Les frontières sont modifiées à cinq reprises, mais sans jamais quitter véritablement le cadre géographique du haut-plateau :

  • en 1780, après des échanges de territoires avec la France, le Doubs devient la frontière occidentale du territoire, de la région des Bois aux portes de Soubey;

  • en 1815, lors de l’annexion au canton de Berne, la préfecture des Franches-Montagnes s’étend en direction du nord et gagne des terres au-delà du Doubs, notamment Epauvillers et Epiquerez;

  • en 1976, soit deux ans après le plébiscite du 23 juin 1974, Lajoux et Les Genevez quittent le district de Moutier pour celui des Franches-Montagnes;

  • en 2009, la commune de Clos-du-Doubs opère sa fusion et les localités d’Epauvillers et d’Epiquerez quittent le district des Franches-Montagnes pour rejoindre, avec la nouvelle commune, le district de Porrentruy.

Élodie Paupe, responsable du site Jura-24 des Franches-Montagnes

[1] Crevoisier Olivier, « Les régions jurassiennes et leurs frontières aujourd’hui », in : Crevoisier Clément (dir.), Atlas historique du Jura, Porrentruy : Société jurassienne d’émulation, 2012, p. 43.

[2] Duez Denis et Simonneau Damien, « Repenser la notion de frontière aujourd’hui. Du droit à la sociologie », Droit et société, no 98, 2018, p. 37.

Imaginer le futur

Les scientifiques l’affirment: les “sapins” traditionnels des Franches-Montagnes sont appelés à disparaître, comme l’explique l’éclairage ci-dessus. En nous basant sur la carte de l’institut fédéral de recherches sur la neige, la forêt et le paysage (WSL), nous proposons une vue qui intègre, au premier plan, un pin sylvestre en lieu et place de l’arbre actuel.

La forêt de conifères qui surplombe le village sera également victime du changement climatique. La supprimer complètement relève de la provocation: d’autres espèces prendront le relais.
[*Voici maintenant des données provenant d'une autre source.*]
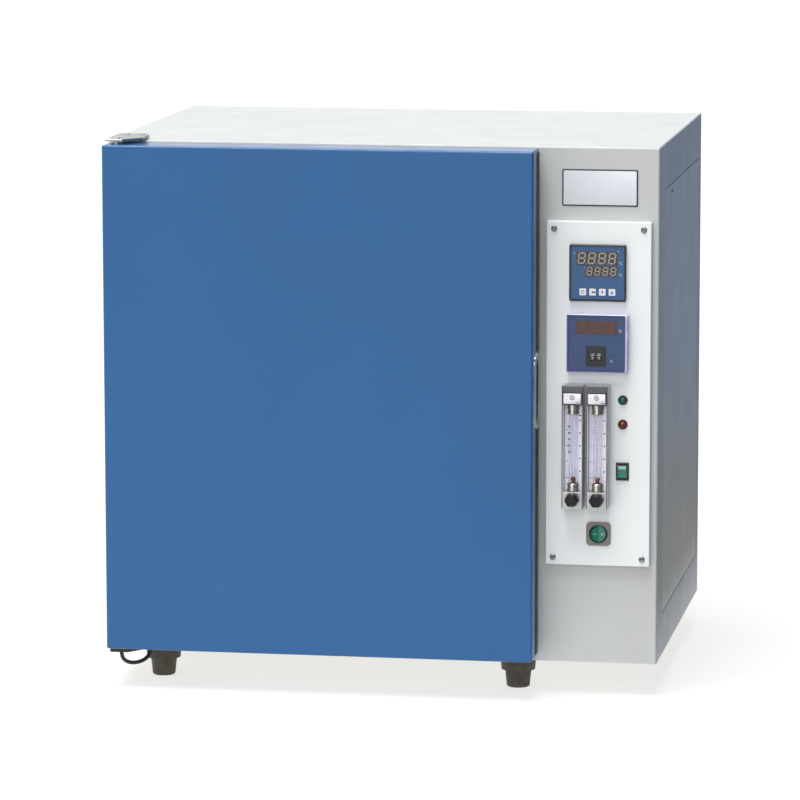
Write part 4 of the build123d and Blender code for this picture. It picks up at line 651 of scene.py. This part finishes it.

Cette vue très artificielle n’est pas une projection scientifique, mais elle permet de soulever plusieurs questions: à quoi ressembleront les forêts de demain? Quel sera l’impact de ces bouleversements sur les microclimats, la faune et la flore locale? Et pour les champignonneurs, trouvera-t-on encore des morilles aux pieds des pins sylvestres qui prendront possession de nos terroirs?